Jedoch hat sich der Verein Literaturhaus Nürnberg nun neu aufgestellt. Und auch wenn dieser von den Möglichkeiten in vergleichbaren Städten wohl weiterhin nur träumen kann - die Pläne sind vielversprechend. Der Verein will weniger auf klassische Lesungen setzen, stattdessen mit "neuen, auch diskursiven Formaten" der Literatur einen höheren Stellenwert in der Stadt einräumen, erklärt der Vereinsvorsitzende Dirk Kruse. Freunde der Belletristik erhoffen sich einiges davon, immerhin gilt Kruse seit Jahren als einer der unterhaltsamesten Moderatoren des Erlanger Poetenfests: einer, der Literaten zu locken und Gespräche zuverlässig aus dem Ghetto volkshochschulhafter Ödnis herauszuhalten weiß. Auch seine Mitstreiterin Katharina Erlenwein, ehemalige Feuilletonredakteurin der Nürnberger Nachrichten, lässt auf viel neuen Schwung hoffen.

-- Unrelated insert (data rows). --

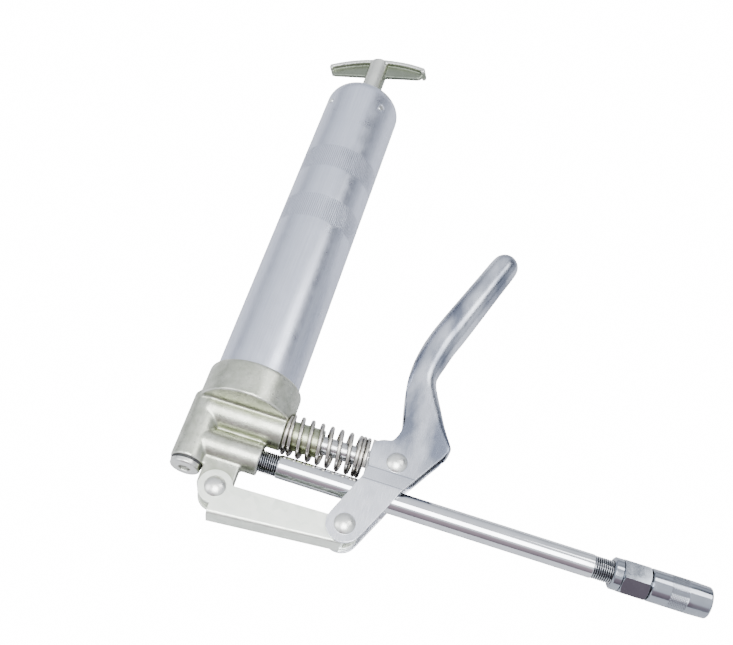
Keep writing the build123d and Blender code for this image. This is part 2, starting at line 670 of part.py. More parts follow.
# --- Follower rod with its shoulder, end nut and the T-handle --------------------
STEM_LOW = BARREL_END + SIDE_GAP
ARCH_END = HANDLE_CROWN - HANDLE_DROP
CAP_INSIDE = HANDLE_HALF - HANDLE_CAP_T
CAP_TOP = HANDLE_CROWN - HANDLE_T - HANDLE_DROP * (CAP_INSIDE / HANDLE_HALF) ** 2
ROD_END = HANDLE_LOW + ROD_SUNK
NUT_Y = CUP_FRONT - RUNNING - NUT_T
with BuildPart() as follower_rod:
    round_bar(BARREL, NUT_Y, ROD_END, ROD_THIN_R)
    round_bar(BARREL, PLATE_Y + PLATE_T + RUNNING, PLATE_Y + PLATE_T + SHOULDER_T, ROD_SHOULDER_R)
finish_part(follower_rod, "follower_rod")

with BuildPart() as follower_nut:
    with BuildSketch(BARREL.offset(NUT_Y)):
        RegularPolygon(NUT_FLATS / 2, 6, major_radius=False)
        Circle(ROD_THIN_R + SEATED, mode=Mode.SUBTRACT)
    extrude(amount=NUT_T)
finish_part(follower_nut, "follower_nut")

with BuildPart() as t_handle:
    # arched top flange, and the thinner web under it down to a straight edge
    with BuildSketch(HANDLE.offset(-HANDLE_FLANGE_HALF)) as arch:
        with BuildLine():
            ThreePointArc(
                (-HANDLE_HALF, ARCH_END),
                (0, HANDLE_CROWN),
                (HANDLE_HALF, ARCH_END),
            )
            Polyline(
                (HANDLE_HALF, ARCH_END),
                (HANDLE_HALF, HANDLE_CAP_LOW),
                (CAP_INSIDE, HANDLE_CAP_LOW),
                (CAP_INSIDE, CAP_TOP),
            )
            ThreePointArc(
                (CAP_INSIDE, CAP_TOP),
                (0, HANDLE_CROWN - HANDLE_T),
                (-CAP_INSIDE, CAP_TOP),
            )
            Polyline(
                (-CAP_INSIDE, CAP_TOP),
                (-CAP_INSIDE, HANDLE_CAP_LOW),
                (-HANDLE_HALF, HANDLE_CAP_LOW),
                (-HANDLE_HALF, ARCH_END),
            )
        make_face()
        fillet(arch.vertices().sort_by(Axis.X)[:2], HANDLE_ROUND)
        fillet(arch.vertices().sort_by(Axis.X)[-2:], HANDLE_ROUND)
    extrude(amount=2 * HANDLE_FLANGE_HALF)
    with BuildSketch(HANDLE.offset(-HANDLE_WEB_HALF)) as web:
        with BuildLine():
            ThreePointArc(
                (-HANDLE_HALF + HANDLE_ROUND, ARCH_END - HANDLE_ROUND),
                (0, HANDLE_CROWN - HANDLE_ROUND),
                (HANDLE_HALF - HANDLE_ROUND, ARCH_END - HANDLE_ROUND),
            )
            Polyline(
                (HANDLE_HALF - HANDLE_ROUND, ARCH_END - HANDLE_ROUND),
                (HANDLE_HALF - HANDLE_ROUND, HANDLE_LOW),
                (-HANDLE_HALF + HANDLE_ROUND, HANDLE_LOW),
                (-HANDLE_HALF + HANDLE_ROUND, ARCH_END - HANDLE_ROUND),
            )
        make_face()
        fillet(web.vertices().sort_by(Axis.Y)[:2], HANDLE_CORNER)
    extrude(amount=2 * HANDLE_WEB_HALF)
    round_bar(BARREL, STEM_LOW, HANDLE_CROWN - STEM_SHY, STEM_R)
    round_bar(BARREL, STEM_LOW, ROD_END, ROD_THIN_R + SEATED, Mode.SUBTRACT)
finish_part(t_handle, "t_handle")
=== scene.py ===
import bpy
import json
from math import atan2, cos, hypot, pi, radians, sin, sqrt
from mathutils import Matrix, Vector


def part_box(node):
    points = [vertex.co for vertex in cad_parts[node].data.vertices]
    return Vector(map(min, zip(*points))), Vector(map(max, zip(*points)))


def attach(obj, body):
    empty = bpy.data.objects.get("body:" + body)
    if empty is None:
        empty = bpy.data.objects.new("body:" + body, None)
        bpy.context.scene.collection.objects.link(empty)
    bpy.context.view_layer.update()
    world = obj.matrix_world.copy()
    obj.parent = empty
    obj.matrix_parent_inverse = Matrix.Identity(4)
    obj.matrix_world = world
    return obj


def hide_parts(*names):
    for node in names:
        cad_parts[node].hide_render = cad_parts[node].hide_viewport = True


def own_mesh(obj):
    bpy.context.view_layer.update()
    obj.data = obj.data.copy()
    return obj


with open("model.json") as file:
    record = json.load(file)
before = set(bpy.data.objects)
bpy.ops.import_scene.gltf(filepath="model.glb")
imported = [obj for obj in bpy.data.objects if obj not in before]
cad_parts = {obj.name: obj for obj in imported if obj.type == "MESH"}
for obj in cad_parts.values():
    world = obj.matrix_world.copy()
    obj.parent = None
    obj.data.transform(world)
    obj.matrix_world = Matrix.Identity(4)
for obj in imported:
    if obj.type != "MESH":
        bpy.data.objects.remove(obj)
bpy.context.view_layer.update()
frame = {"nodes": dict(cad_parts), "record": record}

# --- Where things are ----------------------------------------------------------
# Everything is laid out from the point where the barrel's axis and the spout's
# axis cross inside the head: x along the spout, y along the barrel, z up.
MM = 0.001
tube_low, tube_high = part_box("barrel_tube")
pipe_low, pipe_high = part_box("spout_pipe")
crossing = Vector((
    (tube_low[0] + tube_high[0]) / 2,
    (pipe_low[1] + pipe_high[1]) / 2,
    (pipe_low[2] + pipe_high[2]) / 2,
))


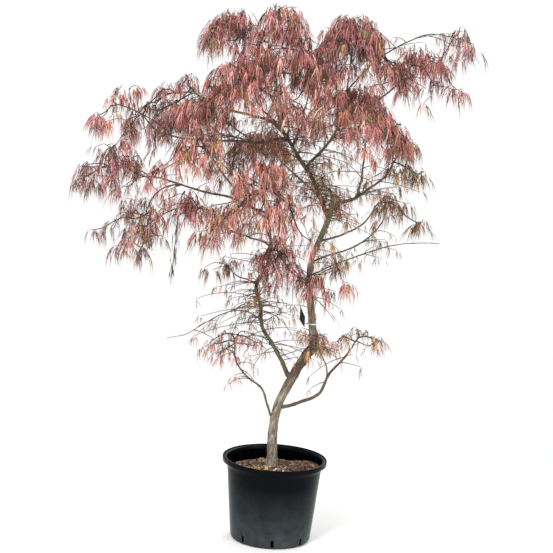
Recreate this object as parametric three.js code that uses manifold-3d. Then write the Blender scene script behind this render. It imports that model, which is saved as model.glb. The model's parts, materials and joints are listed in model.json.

Das äußere Zeichen für den Neuanfang darf schon mal als gelungen gelten. Zu Ehren der aus Nürnberg stammenden Schriftstellerin Gisela Elsner hat der Verein einen mit 10 000 Euro dotierten Literaturpreis aus der Taufe gehoben, der künftig im Zweijahresrhythmus vergeben wird. Erste Preisträgerin ist die 1945 in Fürth als Kind russischer Zwangsarbeiter geborene Schriftstellerin Natascha Wodin, die nach Ansicht der Jury beispielhaft für das Nachdenken über die Verwerfungen der europäischen Nachkriegsepoche steht. Ihre Romane - darunter "Sie kam aus Mariupol" - würdigt die Jury als Plädoyer für einen genaueren Blick auf die Außenseiter der Gesellschaft. Der Preis wird Wodin am Samstag verliehen, tags zuvor startet das neue Literaturhausprogramm mit einem Abend für Gisela Elsner.